Except, sometimes, for some reason, some tasks always fail.  So your developers add a counter for retries, and after 5 or so, they set the state to “skip” so that the bad jobs don’t keep sucking up system resources.

Just a few more sprints and we’ll finally have time to add all kinds of new processes!

Congratulations!  For about $100,000 in precious developer time, your SaaS product has a buggy, inefficient, poor scaling implementation of database-as-a-queue.  Probably best not to even try to quantify the opportunity costs.

Solutions like SQS and RabbitMQ are available, effectively free, and take an afternoon to set up.

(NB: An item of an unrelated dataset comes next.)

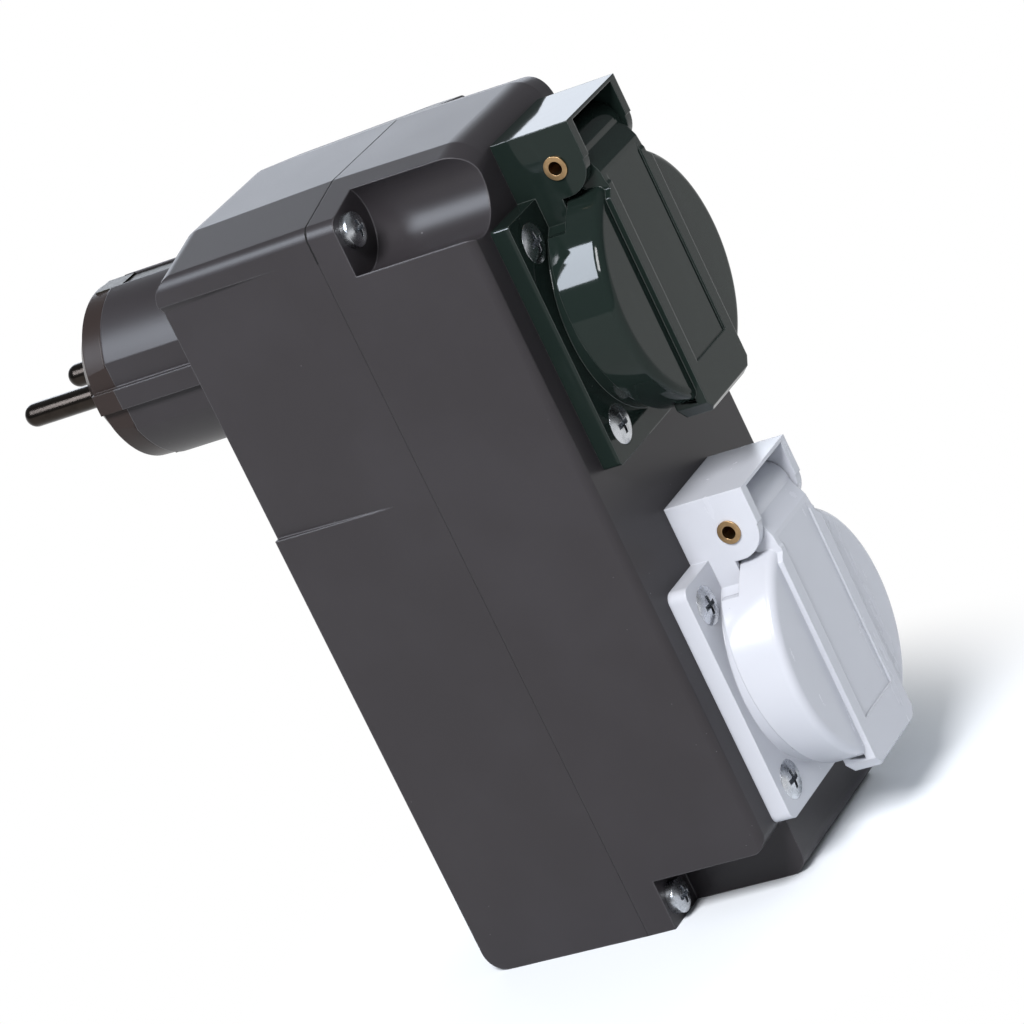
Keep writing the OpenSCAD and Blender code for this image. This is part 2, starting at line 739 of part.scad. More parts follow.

Instead of worrying about how you got here, a better question is how do you stop throwing good developer resources away and migrate?

Every instance is different, but I find it is easiest to work backwards.

You already have worker code to generate reports.  Have your developers extend the code to accept a job from a queue like SQS in addition to the DB.  In the first iteration, the developers can manually add failed jobs to the queue. Likely you already have a manual retries process; migrate that to use the queue.

Queue is integrated within the existing system

Once you have the code working smoothly with a queue, you can start having the job generator write to the queue instead of the database.  Something magically usually happens at this point. You’ll be amazed at how many new types of jobs your developers will want to implement once new functionality no longer requires a database migration.

Soon, you’ll be able to run your system off the db or a queue, but the db tables will be empty.

Only then do you refactor the db queues out of your codebase.

Queue runs the system

Adding a proper queue system gets your team out of the hole and scratches your developers itch for shiny and new technology.  You get improved functionality after the very first sprint, and aren’t rewriting your code from scratch.

That’s your best alternative to a total rewrite, start today!